The Open Institute

We are excited to be involved in the new Open Institute in London – an ambitious infrastructure that seeks to offer new opportunities for open education, enterprise, and everyday life for its citizens. We were interviewed by the Institute about all things open innovation and open business recently and the video and overview is below (and originally published on the OI London blog here last week). If you want to find out more about the Institute then join their forthcoming event The Future of Open on 6th July.
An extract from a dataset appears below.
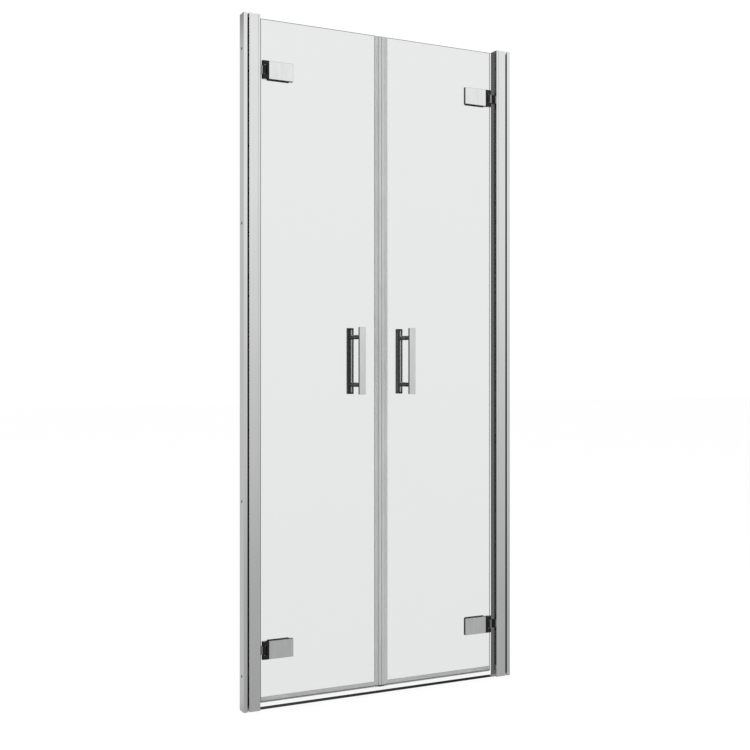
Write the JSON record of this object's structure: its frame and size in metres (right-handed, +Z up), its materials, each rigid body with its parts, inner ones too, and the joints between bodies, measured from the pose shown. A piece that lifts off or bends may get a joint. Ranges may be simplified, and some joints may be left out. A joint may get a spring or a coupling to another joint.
{
  "type": "hinged shower door",
  "caption": "Niche shower door with two glass leaves that swing out on barrel hinges between polished wall profiles, with bar handles and magnetic meeting seals.",
  "frame": {"origin": "on the floor, midway between the walls, in the middle plane of the glass", "axes": "+X along the doorway to the right as seen from the room, -Y towards the room, +Y into the shower, +Z up"},
  "size_m": [0.877, 0.094, 1.95],
  "materials": {
    "profile": "polished, bright anodised",
    "chrome": "polished",
    "steel": "plain stainless steel",
    "glass": "clear toughened",
    "clear_seal": "clear soft PVC",
    "magnet": "grey magnetic strip",
    "dark_plastic": "satin moulded",
    "white_plastic": "low-friction bush",
    "gasket": "matt sheet"
  },
  "bodies": {
    "frame": {"threshold_bar": "profile", "lock_screws": "steel", "lock_screw_caps": "chrome", "hinge_bracket_screws": "steel", "wall_profile_left": "profile", "wall_profile_right": "profile", "jamb_profile_left": "profile", "jamb_profile_right": "profile", "jamb_trim_left": "profile", "jamb_trim_right": "profile", "profile_plug_left": "dark_plastic", "profile_plug_right": "dark_plastic", "hinge_bracket_pads_left": "dark_plastic", "hinge_bracket_pads_right": "dark_plastic", "hinge_pins_left": "steel", "hinge_pins_right": "steel", "hinge_knuckle_sleeves_left": "dark_plastic", "hinge_knuckle_sleeves_right": "dark_plastic", "hinge_bracket_lower_left": "chrome", "hinge_bracket_lower_right": "chrome", "hinge_bracket_upper_left": "chrome", "hinge_bracket_upper_right": "chrome"},
    "leaf_left": {"glass_leaf_left": "glass", "meeting_seal_left": "clear_seal", "magnet_strip_left": "magnet", "bottom_seal_left": "clear_seal", "handle_outer_bar_left": "chrome", "handle_inner_bar_left": "chrome", "handle_spacers_left": "chrome", "handle_studs_left": "steel", "handle_washers_left": "clear_seal", "hinge_gaskets_left": "gasket", "hinge_clamp_screws_left": "steel", "hinge_bushes_left": "white_plastic", "hinge_front_plate_lower_left": "chrome", "hinge_front_plate_upper_left": "chrome", "hinge_back_plate_lower_left": "chrome", "hinge_back_plate_upper_left": "chrome", "hinge_pivot_block_lower_left": "dark_plastic", "hinge_pivot_block_upper_left": "dark_plastic"},
    "leaf_right": {"glass_leaf_right": "glass", "meeting_seal_right": "clear_seal", "magnet_strip_right": "magnet", "bottom_seal_right": "clear_seal", "handle_outer_bar_right": "chrome", "handle_inner_bar_right": "chrome", "handle_spacers_right": "chrome", "handle_studs_right": "steel", "handle_washers_right": "clear_seal", "hinge_gaskets_right": "gasket", "hinge_clamp_screws_right": "steel", "hinge_bushes_right": "white_plastic", "hinge_front_plate_lower_right": "chrome", "hinge_front_plate_upper_right": "chrome", "hinge_back_plate_lower_right": "chrome", "hinge_back_plate_upper_right": "chrome", "hinge_pivot_block_lower_right": "dark_plastic", "hinge_pivot_block_upper_right": "dark_plastic"}
  },
  "joints": [
    {"name": "leaf_left_swing", "type": "hinge", "parent": "frame", "child": "leaf_left", "pos_m": [-0.3708, -0.0085, 0.982], "axis": [0, 0, -1], "range_deg": [0, 110]},
    {"name": "leaf_right_swing", "type": "hinge", "parent": "frame", "child": "leaf_right", "pos_m": [0.3708, -0.0085, 0.982], "axis": [0, 0, 1], "range_deg": [0, 110]}
  ]
}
Last Thursday, we spoke with Roland Harwood of 100%Open about what the field of Open Innovation is looking like from the business perspective, as well as the role that an Open Institute could play in enabling more Open innovation across businesses and other sectors. Below is a snapshot of key insights from the full interview.

What is Open Innovation?
So far, the field of Open Innovation has tended to be dominated by engineers and technologists – very driven by technological solutions around the sharing of data. But it’s equally about about shifting established rules and rewiring the culture, skills and mindsets, and fundamentally, about organisations starting to admit that they might not necessarily already have all the answers within their own walls. According to Roland, we are taught that as businesses, we need to create value internally. Increasingly, however, businesses have been benefiting from starting to seek answers to their challenges from outside their own boundaries. One of the primary ways in which Open Innovation is made manifest is in the way organisations are leveraging external partners to solve problems. Proctor and Gamble, for instance, have become incredibly agile at identifying which problems to solve internally and those which are best solved by going through their networks of universities, customers and suppliers – half of the new product ideas and services to come from outside its own walls. Similarly, Mozilla, producer of Firefox browser is radically open in the way it operates. With a small core team, it has tens of thousands of people, if not more, within its network of collaborators working to develop new products. They webcast all board meetings, and delegate decisions about the future of the product or business to people who aren’t on the payroll.

We’re also seeing a shift towards greater transparency. The cost of covering up data is becoming more expensive, and ‘Open’ is becoming a default rather than maintaining secrecy and risking a leak with potential repercussions: that forces us to be more responsible citizens and organisations, as in theory, anyone will be able to check how we’ve been spending our time or money.

Roland’s take on what an Open Institute could do
Innovation in the 21st century isn’t necessarily about inventing new solutions, but about being a good detective, and finding existing solutions wherever they may be, which requires building new relationships across sectors and expertise. Businesses tend to be well-networked in their own domains of expertise, sectors, or geographies, but not as good at connecting to others. An institute could cement some of that cross-cutting networks in a positive way, making invisible networks visible or providing co-working spaces with a difference – through spaces allowing big companies to mix with the small, charities with social entrepreneurs, and scaling with companies as they grow, for instance; it could provide guidance on intellectual property regimes, or act as a ‘marketplace’ for buyers and sellers – a needs network for aggregating Open innovation opportunities from any sector that’s easily taggable/searchable.